Each of the points he notes on their own have the power to hurt the global economy. Taken together, they constitute quite the nightmare scenario.

Raed Hamed Alkhedr

Many countries are facing a cost-of-living crisis and, to make matters worse, the cost of borrowing is rising too. As a result, there have been aggressive falls in assets, such as stocks, industrial metals, and cryptocurrencies. Oil is holding up relatively well, but that is due to concerns about supply rather than robust levels of demand.

- Raed Hamed Alkhedr, regional Head of Market Research at Equiti

Watch the action

Unless investors want to do a Warren Buffett redux and make some buying the dip, they are better off on the sidelines. Only the brave would think of pumping crypto-assets back to anywhere close to their earlier prominence, while gold, for now, seems bound to the $1,800-$1,820 an ounce range.

Or the stock markets could bounce back overnight. According to Ballard at FAB Global Markets, “Given the magnitude of the US selloff into the close (on Wednesday), we would suggests that there could be an element of ‘dip buying’ today. US stock futures certainly also suggest that this could be the case…”.

So, which button will investors push? The risk-off? Or risk-on?

India’s Sensex loses 1,400 points
India’s Sensex dropped a dizzying 1,400 points – or 2.61 per cent – on Thursday, as inflation worries kept sniping at investors’ expectations. The landmark LIC share prices remain stuck in the doldrums amidst the across the board selling pressure as investors joined other Asian markets in mimicking US sentiments.

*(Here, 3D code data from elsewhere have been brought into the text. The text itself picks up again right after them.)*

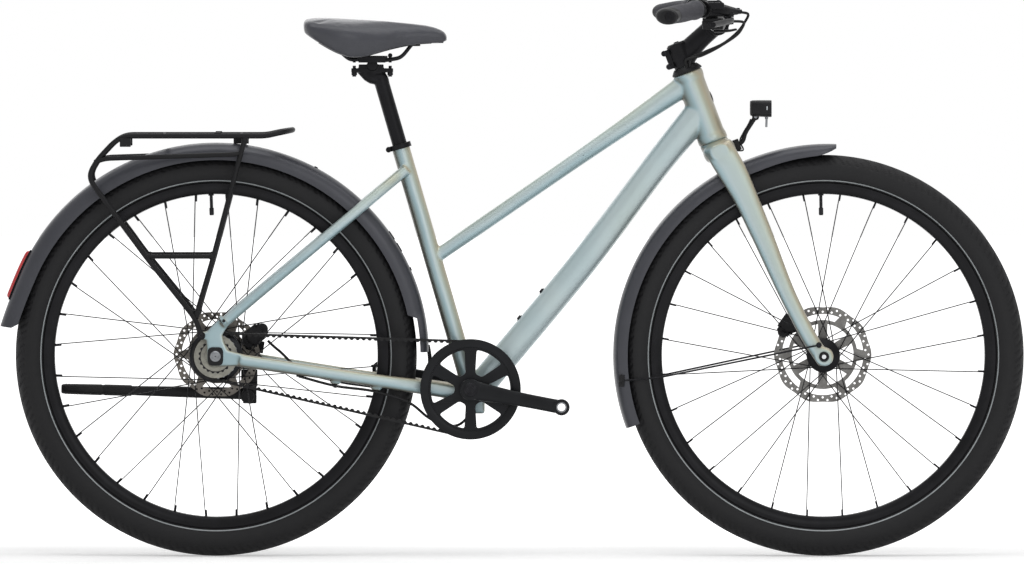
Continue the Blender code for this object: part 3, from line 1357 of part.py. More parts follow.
def crank_arm(name, sign, angle, with_spindle):
    """An arm from the spindle to its pedal eye."""
    reach = side(math.cos(angle), math.sin(angle))
    outward = ACROSS * sign
    stations = [
        (0.000, 0.0720, 0.0080, 0.0195), (0.030, 0.0735, 0.0075, 0.0165), (0.085, 0.0770, 0.0065, 0.0135),
        (0.140, 0.0805, 0.0065, 0.0135), (CRANK_LENGTH, 0.0812, 0.0065, 0.0150),
    ]
    arm = swept_oval(name, [
        (BOTTOM_BRACKET + reach * distance + outward * y, thick, deep)
        for distance, y, thick, deep in stations
    ], 0.75, TINY)
    root_start = BELT_LINE + BELT_WIDTH / 2 + GAP
    root = rod(
        name + "_root", BOTTOM_BRACKET + outward * root_start, BOTTOM_BRACKET + outward * 0.0820,
        CRANK_ROOT_RADIUS, sides=SMALL,
    )
    eye_at = BOTTOM_BRACKET + reach * CRANK_LENGTH
    eye = rod(name + "_eye", eye_at + outward * 0.0740, eye_at + outward * 0.0880, 0.0150, sides=SMALL)
    join(arm, root, eye)
    hole = rod(
        name + "_eye_hole", eye_at + outward * 0.06, eye_at + outward * 0.10, PEDAL_EYE_RADIUS, sides=TINY
    )
    cut(arm, hole)
    if with_spindle:
        join(arm, rod(
            name + "_spindle", BOTTOM_BRACKET + outward * 0.070, BOTTOM_BRACKET - outward * SPINDLE_END,
            SPINDLE_RADIUS, sides=ROUND,
        ))
    else:
        cut(arm, rod(
            name + "_bore", BOTTOM_BRACKET, BOTTOM_BRACKET + outward * (SPINDLE_END + GAP),
            SPINDLE_RADIUS + GAP, sides=ROUND,
        ))
    return finish(arm, BLACK, 0.35, 0.5)


def cranks():
    pieces = [
        crank_arm("right_crank_arm", -1, CRANK_ANGLE, True),
        crank_arm("left_crank_arm", 1, CRANK_ANGLE + math.pi, False),
        front_sprocket(),
    ]
    hang(pivot("crank_axis", BOTTOM_BRACKET), *pieces)
    hang(pivot("rear_sprocket_axis", REAR_AXLE), rear_sprocket())


# Brakes, cables and lights

def rotor_room(name, centre, y, radius):
    """The slot that a caliper leaves for its disc."""
    half = ACROSS * (ROTOR_THICKNESS / 2 + 0.0011)
    middle = centre + ACROSS * y
    return rod(name, middle - half, middle + half, radius + 0.003)


def rear_caliper():
    """A caliper over the rear disc, standing on the left chainstay."""
    centre = REAR_AXLE + side(0.0700, 0.0350, REAR_ROTOR_Y)
    body = block("rear_caliper", centre, (0.048, 0.030, 0.034), turn=math.radians(40))
    foot = block(
        "rear_caliper_foot", REAR_AXLE + side(0.0640, 0.0130, 0.0660), (0.044, 0.016, 0.030),
        turn=math.radians(-8.8),
    )
    hub_room = rod(
        "caliper_hub_room", REAR_AXLE + ACROSS * 0.03, REAR_AXLE + ACROSS * 0.067, 0.030, sides=ROUND
    )
    stay_room = swept_oval("left_stay_room", chainstay_stations(1), 0.7, SMALL, 3 * GAP)
    join(body, foot)
    cut(
        body, rotor_room("rear_rotor_room", REAR_AXLE, REAR_ROTOR_Y, REAR_ROTOR_RADIUS), hub_room,
        stay_room, dropout_plate("left_plate_room", 1, GAP),
    )
    return finish(body, BLACK, 0.4, 0.5)


def front_caliper():
    """A caliper over the front disc, held on the rear of the left fork leg."""
    centre = FRONT_AXLE + side(-0.0630, 0.0560, FRONT_ROTOR_Y)
    body = block("front_caliper", centre, (0.050, 0.019, 0.032), turn=math.radians(55))
    mount = block(
        "front_caliper_mount", centre + side(0.0180, 0.0040, 0.0170), (0.034, 0.022, 0.040),
        turn=math.radians(20),
    )
    join(body, mount)
    cut(
        body, rotor_room("front_rotor_room", FRONT_AXLE, FRONT_ROTOR_Y, FRONT_ROTOR_RADIUS),
        fork_leg("left_leg_room", 1, GAP),
    )
    return finish(body, BLACK, 0.4, 0.5)


def rear_brake_hose():
    """From the rear caliper down under the left chainstay and forward to its guide."""
    points = [
        REAR_AXLE + side(0.0990, 0.0200, 0.0520), REAR_AXLE + side(0.1180, 0.0040, 0.0440),
        REAR_AXLE + side(0.1500, -0.0260, 0.0480), stay_point(1, 0.42) + side(0.0, -0.0166),
        stay_point(1, 0.60) + side(0.0, -0.0166), stay_point(1, 0.72) + side(0.0, -0.0190),
    ]
    hose = pipe("rear_brake_hose", smooth_route(points, HOSE_SPACING), HOSE_RADIUS, resolution=2)
    return finish(hose, RUBBER_BLACK, 0.6)


def gear_cable():
    """Under the right chainstay and down to the guide below the bottom bracket."""
    points = [
        stay_point(-1, 0.26) + side(0.0, -0.0170), stay_point(-1, 0.42) + side(0.0, -0.0214),
        stay_point(-1, 0.60) + side(0.0, -0.0214),
    ]
    points += [BOTTOM_BRACKET + side(*place) for place in (
        (-0.1058, -0.0296, -0.0360), (-0.0778, -0.0526, -0.0330), (-0.0468, -0.0676, -0.0280),
        (-0.0218, -0.0666, -0.0200), (-0.0058, -0.0526, -0.0120), (-0.0040, -0.0430, -0.0050),
        (0.0041, -0.0430, -0.0050),
    )]
    cable = pipe("gear_cable", smooth_route(points, HOSE_SPACING), HOSE_RADIUS, resolution=2)
    return finish(cable, RUBBER_BLACK, 0.6)


def headlight():
    """A lamp on a curved arm from the fork crown."""
    foot = on_steering_axis(-CROWN_DROP - CROWN_HEIGHT / 2) + HEAD_FORWARD * 0.0310
    x, _, z = CROWN_RACE + side(*HEADLIGHT_OFFSET)
    base = block(
        "headlight_bracket", foot + HEAD_FORWARD * (0.0065 + GAP), (0.013, 0.016, 0.022), turn=HEAD_ANGLE
    )
    arm = as_mesh(pipe("headlight_arm", [
        foot + HEAD_FORWARD * 0.008, side(x - 0.0250, z - 0.0460), side(x - 0.0190, z - 0.0300),
        side(x - 0.0080, z - 0.0120), side(x, z),
    ], 0.0042))
    knuckle = rod("headlight_knuckle", side(x, z, -0.005), side(x, z, 0.005), 0.0065, sides=SMALL)
    join(base, arm, knuckle)
    finish(base, BLACK, 0.5)
    up = side(0.0, 1.0)
    lamp = loft("headlight", [
        oval(side(x - 0.0100, z + 0.0170), ACROSS, up, 0.0140, 0.0080, squareness=0.8),
        oval(side(x + 0.0020, z + 0.0165), ACROSS, up, 0.0240, 0.0130, squareness=0.7),
        oval(side(x + 0.0200, z + 0.0150), ACROSS, up, 0.0290, 0.0155, squareness=0.7),
        oval(side(x + 0.0290, z + 0.0150), ACROSS, up, 0.0290, 0.0155, squareness=0.7),
    ])
    for sign in (-1, 1):
        join(lamp, block("headlight_ear", side(x, z + 0.0030, sign * 0.0073), (0.010, 0.0040, 0.0140)))
    cut(lamp, rod("knuckle_room", side(x, z, -0.0053), side(x, z, 0.0053), 0.0078, sides=SMALL))
    hang(pivot("headlight_pivot", side(x, z)), finish(lamp, BLACK, 0.3))


# Kickstand

def kickstand():
    """A side stand on the left: a housing under the stay and a leg stowed rearwards."""
    pin = REAR_AXLE + side(*KICKSTAND_OFFSET)
    x, y, z = pin
    swing = Vector((-0.0119, -0.890, -0.4557)).normalized()
    eye_reach = KICKSTAND_RADIUS + 0.0002
    cheek = block("kickstand_bracket", side(x, z + 0.0020, y - 0.0180), (0.026, 0.024, 0.040))
    cut(cheek, rod("leg_sweep_room", pin - swing * 0.0200, pin + swing * (eye_reach + GAP), 0.060))
    low, top = z + 0.0130, z + KICKSTAND_PAD - 2 * GAP
    upper_centre = side(x - 0.001, (top + low) / 2, y - 0.0130)
    join(cheek, block("kickstand_upper", upper_centre, (0.031, 0.024, top - low)))
    stowed = side(-0.99966, 0.026)
    foot = pin + stowed * KICKSTAND_LENGTH
    leg = rod("kickstand_leg", pin, foot, KICKSTAND_RADIUS, KICKSTAND_RADIUS * 0.8, sides=SMALL)
    eye = rod("kickstand_eye", pin - swing * eye_reach, pin + swing * eye_reach, 0.0115, sides=ROUND)
    sleeve_start = pin + stowed * (KICKSTAND_LENGTH - 0.130)
    sleeve = rod("kickstand_sleeve", sleeve_start, foot + stowed * 0.0005, 0.0105, 0.0090, sides=SMALL)
    join(leg, eye, sleeve)
    finish(cheek, BLACK, 0.5, 0.4)
    hang(pivot("kickstand_pivot", pin), finish(leg, BLACK, 0.5, 0.4))


# Seat

def seatpost():
    """The post, and a head with a rounded cradle that the saddle's clamp rocks on."""
    top = on_seat_tube(SEAT_TUBE_LENGTH + POST_EXPOSED)
    post = rod("seatpost", on_seat_tube(SEAT_TUBE_LENGTH - POST_INSERTION), top, POST_RADIUS, sides=ROUND)
    cradle = SADDLE_PIVOT
    half = ACROSS * 0.0165
    beam = block("seatpost_beam", cradle + side(0.0, -0.0135), (0.078, 0.022, 0.009))
    barrel = rod("seatpost_barrel", cradle - half, cradle + half, SADDLE_BARREL_RADIUS, sides=ROUND)
    neck_top = cradle + side(0.0, -0.0020)
    neck = rod("seatpost_neck", top - SEAT_UP * 0.004, neck_top, POST_RADIUS - 0.0005, 0.0085, sides=SMALL)
    join(post, neck, beam, barrel)
    return finish(post, BLACK, 0.35, 0.4)


def saddle_rails():
    """Two rails from the saddle's tail to its nose, and the clamp that grips them."""
    rails = []
    for sign in (-1, 1):
        wide = sign * RAIL_SPACING
        route = [
            side(-0.0630, 0.0327, sign * 0.034), side(-0.0520, 0.0195, sign * 0.031),
            side(-0.0390, RAIL_RISE, sign * 0.025), side(-0.0290, RAIL_RISE, wide),
            side(0.0340, RAIL_RISE, wide), side(0.0490, RAIL_RISE + 0.003, wide * 0.95),
            side(0.0720, 0.0366, sign * 0.012),
        ]
        rails.append(as_mesh(
            pipe(f"saddle_rail_{sign}", [SADDLE_PIVOT + point for point in route], RAIL_RADIUS)
        ))
    first, second = rails
    first.name = "saddle_rails"
    cradle = SADDLE_PIVOT
    clamp = block("saddle_clamp", cradle + side(0.0, RAIL_RISE + 0.0005), (0.058, 0.058, 0.0130))
    wide_room = ACROSS * 0.04
    join(first, second, clamp)
    cut(first, rod(
        "barrel_room", cradle - wide_room, cradle + wide_room, SADDLE_BARREL_RADIUS + GAP, sides=ROUND
    ))
    return finish(first, STEEL, 0.4, 0.8)


def saddle():
    """A cushion with a crown, hanging skirts and a shallow channel, on a subdivided cage."""
    rings = []
    for x, half, top, under, skirt in SADDLE_STATIONS:
        high = top - under
        channel = SADDLE_CHANNEL if -0.103 < x < 0.097 else 0.0
        section = [
            (0.0, under), (0.52 * half, under), (0.84 * half, skirt),
            (half, under + 0.45 * high), (0.86 * half, under + 0.86 * high), (0.42 * half, top),
            (0.0, top - channel),
        ]
        ring = [side(x, z, -y) for y, z in section] + [side(x, z, y) for y, z in section[-2:0:-1]]
        rings.append([SADDLE_PIVOT + point for point in ring])
    body = loft("saddle", rings)
    soften = body.modifiers.new("soften", "SUBSURF")
    soften.levels = 1
    soften.render_levels = 1
    return finish(body, DARK_GREY, 0.6)


def main():
    seat_tube()
    head_tube()
    headset_bearings()
    top_tube()
    down_tube()
    chainstay("right_chainstay", -1)
    chainstay("left_chainstay", 1)
    seat_stay("right_seat_stay", -1)
    seat_stay("left_seat_stay", 1)
    seat_clamp()
    bottom_bracket_cartridge()
    wheel(
        "rear", REAR_AXLE, rear_hub(), (REAR_SPOKES_A_SIDE, REAR_CROSSINGS, REAR_SPOKE_ANGLE),
        REAR_FLANGE_RADIUS, REAR_FLANGE_Y, REAR_ROTOR_RADIUS, REAR_ROTOR_Y,
    )
    wheel(
        "front", FRONT_AXLE, front_hub(), (FRONT_SPOKES_A_SIDE, FRONT_CROSSINGS, FRONT_SPOKE_ANGLE),
        FRONT_FLANGE_RADIUS, FRONT_FLANGE_Y, FRONT_ROTOR_RADIUS, FRONT_ROTOR_Y,
    )
    rear_axle()
    front_axle()
    fork()
    stem()
    stem_faceplate()
    handlebar()
    for label, sign in (("right", -1), ("left", 1)):
        grip(label + "_grip", sign)
        brake_body(label + "_brake_body", sign)
        brake_lever(label + "_brake_lever", sign)
    shifter()
    headset_cover()
    handlebar_hoses()
    rear_fender()
    front_fender()
    tail_light()
    rack()
    drive_belt()
    cranks()
    rear_caliper()
    front_caliper()
    rear_brake_hose()
    gear_cable()
    headlight()
    kickstand()
    seatpost()
    saddle_rails()
    saddle()


main()
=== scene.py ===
# %% [markdown]
# A trekking bike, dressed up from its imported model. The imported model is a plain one: it says
# where each piece is and what moves with what. This script loads it, then builds for each piece
# a finer one in the same place, with a finish of its own. Everything is in metres: +X is the
# bike's front, +Z is up, and the side with the belt faces -Y.

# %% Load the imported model
import math

import bmesh
import bpy
from mathutils import Matrix, Vector
from mathutils.noise import noise


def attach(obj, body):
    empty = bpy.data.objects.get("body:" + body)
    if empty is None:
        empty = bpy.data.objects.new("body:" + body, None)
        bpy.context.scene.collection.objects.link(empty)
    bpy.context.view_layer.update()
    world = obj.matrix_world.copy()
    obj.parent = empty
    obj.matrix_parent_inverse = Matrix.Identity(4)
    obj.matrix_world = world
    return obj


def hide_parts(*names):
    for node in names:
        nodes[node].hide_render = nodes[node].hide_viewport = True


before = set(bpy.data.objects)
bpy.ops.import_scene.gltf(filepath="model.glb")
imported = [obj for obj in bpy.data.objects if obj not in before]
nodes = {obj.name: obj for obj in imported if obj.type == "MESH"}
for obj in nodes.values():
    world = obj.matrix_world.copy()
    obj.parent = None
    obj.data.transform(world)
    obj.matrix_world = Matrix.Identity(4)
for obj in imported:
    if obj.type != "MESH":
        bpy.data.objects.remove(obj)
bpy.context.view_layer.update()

# %% [markdown]
# The camera comes first, because every later look goes through it. The photograph was taken
# from far away with a long lens, a little from above, so the wheels stay almost true circles.

# %% Camera
camera_data = bpy.data.cameras.new("camera")
camera_data.lens = 478.0
camera_data.sensor_width = 36.0
camera_data.clip_end = 100.0
camera = bpy.data.objects.new("camera", camera_data)
bpy.context.scene.collection.objects.link(camera)
camera.location = (0.0, -25.0, 1.32)
aim = Vector((0.0, 0.0, 0.504))
camera.rotation_euler = (aim - camera.location).to_track_quat("-Z", "Y").to_euler()
bpy.context.scene.camera = camera
print("camera at", tuple(camera.location), "aimed at", tuple(aim))

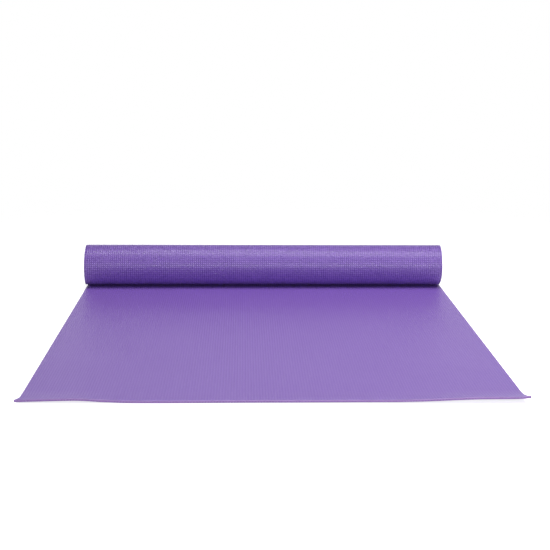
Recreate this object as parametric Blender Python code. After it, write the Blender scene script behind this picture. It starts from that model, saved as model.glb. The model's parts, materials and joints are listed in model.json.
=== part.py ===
# A half-rolled yoga mat: a PVC foam sheet with a polyester net inside, lying on the floor.
# The real sheet bends anywhere. Here it is cut into flat sections, which hinge along the
# sheet's upper face, the inside of the bend when the mat is rolled up.
# X runs across the mat, Y from its free front edge to the roll, and the floor is Z = 0.

import math

import bmesh
import bpy

# Driving sizes, in metres
SHEET_LENGTH = 1.730
SHEET_WIDTH = 0.610
SHEET_THICKNESS = 0.0032
MAIN_LENGTH = 0.067
FRONT_STRIP_LENGTH = 0.028
CORE_RADIUS = 0.008
LAP_GAP = 0.0003
SECTION_GAP = 0.0003
NET_THICKNESS = 0.0003
NET_CLEARANCE = 0.0003
FOAM_EDGE = 0.004

# Counts
FRONT_STRIPS = 4
ROLLING_SECTIONS = 23
SECTIONS_PER_TURN = 12
FACETS_PER_SECTION = 2

SHARP_EDGE = math.radians(45)

# The roll is a spiral of even pitch, with the sheet's upper face inwards. Each lap that it
# takes up has twelve flat sides, one for each section, a little further out than the last.
LAP_PITCH = SHEET_THICKNESS + LAP_GAP
SECTION_ANGLE = math.tau / SECTIONS_PER_TURN
SECTION_GROWTH = LAP_PITCH / SECTIONS_PER_TURN
HALF_SIDE_SHARE = math.tan(SECTION_ANGLE / 2)
CORE_MIDDLE = CORE_RADIUS + SHEET_THICKNESS / 2

# Heights within the sheet, from its lower face
NET_LOW = (SHEET_THICKNESS - NET_THICKNESS) / 2
NET_HIGH = (SHEET_THICKNESS + NET_THICKNESS) / 2
FOAM_LEVELS = (0, NET_LOW - NET_CLEARANCE, NET_HIGH + NET_CLEARANCE, SHEET_THICKNESS)
NET_LEVELS = (NET_LOW, NET_HIGH)


def clear_scene():
    for thing in list(bpy.data.objects):
        bpy.data.objects.remove(thing, do_unlink=True)


def make_material(name, colour, roughness):
    material = bpy.data.materials.new(name)
    material.use_nodes = True
    shader = material.node_tree.nodes["Principled BSDF"]
    shader.inputs["Base Color"].default_value = (*colour, 1)
    shader.inputs["Roughness"].default_value = roughness
    shader.inputs["Metallic"].default_value = 0
    material.diffuse_color = (*colour, 1)
    return material


def solve_roll_middle():
    """The radius of the middle of the roll's outer lap, for which the pieces use up the sheet.

    The flat part is a fixed length and a share of this radius, because the rolling sections
    and the roll's tail grow with the roll. The rolled part is the area between this radius
    and the core's, over the pitch. Together they make a quadratic equation.
    """
    share = HALF_SIDE_SHARE * (1 + 2 * ROLLING_SECTIONS)
    growth = SECTION_GROWTH * HALF_SIDE_SHARE * ROLLING_SECTIONS * (ROLLING_SECTIONS + 1)
    fixed = MAIN_LENGTH + FRONT_STRIPS * FRONT_STRIP_LENGTH + growth
    fixed += SECTION_GROWTH / math.sin(SECTION_ANGLE) - share * SHEET_THICKNESS / 2
    half = share * LAP_PITCH / math.tau
    return math.sqrt(half**2 + CORE_MIDDLE**2 + (SHEET_LENGTH - fixed) * LAP_PITCH / math.pi) - half


ROLL_MIDDLE = solve_roll_middle()
ROLL_RADIUS = ROLL_MIDDLE + SHEET_THICKNESS / 2
ROLL_ANGLE = math.tau * (ROLL_MIDDLE - CORE_MIDDLE) / LAP_PITCH


def face_distance(step):
    """From the roll's axis to the sheet's upper face, so many sections out from the roll."""
    return ROLL_RADIUS - SHEET_THICKNESS + step * SECTION_GROWTH


def section_length(step):
    """The side of the twelve-sided lap that a section makes round the roll."""
    return 2 * face_distance(step) * HALF_SIDE_SHARE


def tail_length():
    """The flat stretch of the roll's own body, from its hinge to the line it rests on."""
    return face_distance(0) * HALF_SIDE_SHARE + SECTION_GROWTH / math.sin(SECTION_ANGLE)


# Places along Y, with the origin under the middle of the whole mat
ROLLING_LENGTH = sum(section_length(step) for step in range(1, ROLLING_SECTIONS + 1))
FRONT_LENGTH = FRONT_STRIPS * FRONT_STRIP_LENGTH
FLAT_LENGTH = FRONT_LENGTH + MAIN_LENGTH + ROLLING_LENGTH + tail_length()
REAR_REACH = ROLL_RADIUS - LAP_PITCH / 4
FRONT_Y = -(FLAT_LENGTH + REAR_REACH) / 2
FRONT_HINGE_Y = FRONT_Y + FRONT_LENGTH
ROLLING_HINGE_Y = FRONT_HINGE_Y + MAIN_LENGTH


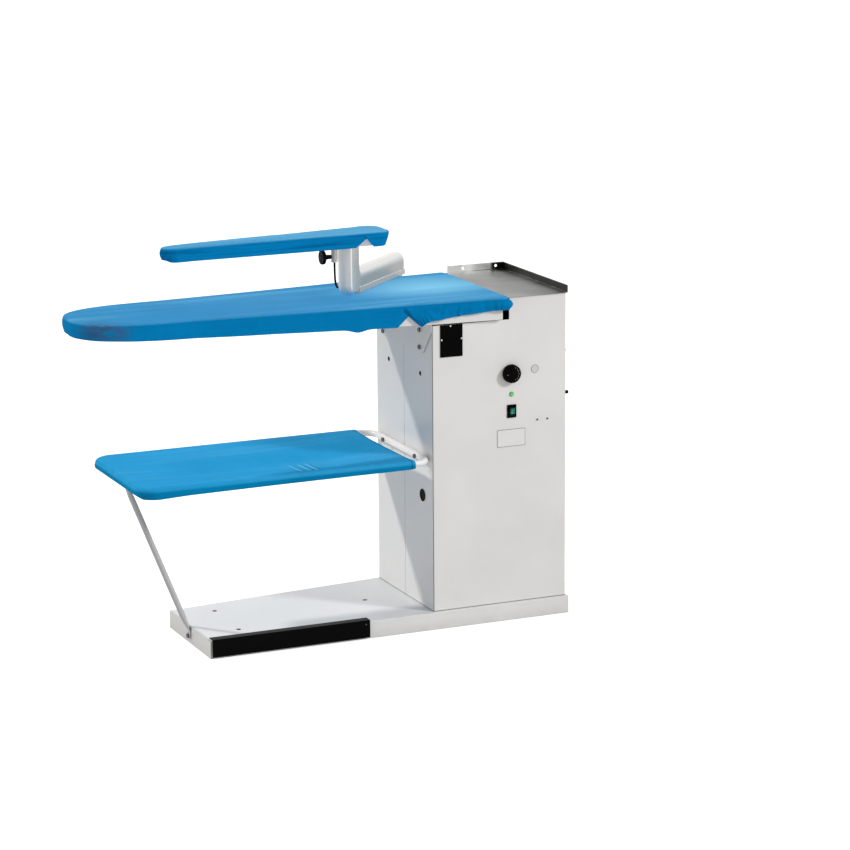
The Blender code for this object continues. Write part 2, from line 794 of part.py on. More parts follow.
def make_base_pan():
    """The folded floor pan with its holes and the pedal's slots."""
    made = put("base_pan", pan(base_outline(), BASE_HEIGHT, 0, BASE_SHEET), WHITE_PAINT)
    holes = bmesh.new()
    for along, back in BASE_HOLE_SHARES:
        centre = Vector((BASE_LENGTH * along, BASE_DEPTH * back, BASE_HEIGHT))
        hole(centre, UP, BASE_HOLE_RADIUS, 2 * OVERRUN, holes)
    cut(made, holes)
    slots = bmesh.new()
    half = PEDAL_ARM_THICK / 2 + PEDAL_SLOT_SIDE
    for x in pedal_arm_places():
        low = (x - half, -OVERRUN, PEDAL_ARM_LOW - PEDAL_SLOT_RISE)
        block(low, (x + half, BASE_SHEET + OVERRUN, PEDAL_ARM_HIGH + PEDAL_SLOT_SIDE), slots)
    cut(made, slots)
    cut(made, bolt_hole((0, STRUT_LOW_Y, STRUT_BOLT_Z), EAST))


def make_foot_pedal():
    """The angle bar with its two arms, which turns on the rod inside the pan."""
    pivot = Vector((0, PEDAL_PIVOT_Y, (PEDAL_ARM_LOW + PEDAL_ARM_HIGH) / 2))
    face = -PEDAL_STAND_OFF
    inner = face + PEDAL_SHEET
    under = PEDAL_TOP - PEDAL_SHEET
    section = [(face, PEDAL_CLEAR_FLOOR), (inner, PEDAL_CLEAR_FLOOR), (inner, under),
               (PEDAL_LAP, under), (PEDAL_LAP, PEDAL_TOP), (face, PEDAL_TOP)]
    ends = (PEDAL_START, PEDAL_START + PEDAL_LENGTH)
    bar = skin([[Vector((x, y, z)) for y, z in section] for x in ends])
    made = put("foot_pedal", bar, BLACK_PAINT, origin=pivot)
    arms = bmesh.new()
    for x in pedal_arm_places():
        half = PEDAL_ARM_THICK / 2
        low = (x - half, face + PEDAL_SHEET / 2, PEDAL_ARM_LOW)
        block(low, (x + half, PEDAL_PIVOT_Y + PEDAL_ARM_TAIL, PEDAL_ARM_HIGH), arms)
    join(made, arms)
    bores = bmesh.new()
    for x in pedal_arm_places():
        hole(pivot + EAST * x, EAST, PEDAL_ROD_RADIUS + GAP, 2 * PEDAL_ARM_THICK, bores)
    cut(made, bores)
    return pivot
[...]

However, K.V. Shamshudeen at Sharjah-based Barjeel Geojit Financial Services, reckons investors should be selective in joining the stampede of sell-offs. “There are multiple companies such Kotak Mahindra, Titan, Bajaj Finance that have seen 10-year CAGR (compounded annual growth rate) of between 22-57 per cent,” he said.

“Each correction creates opportunities too.”

Some of India’s biggest blue-chips are currently 30-40 per cent off on their 52-week highs. These, if done correctly, represent significant opportunities to pick up on the cheap.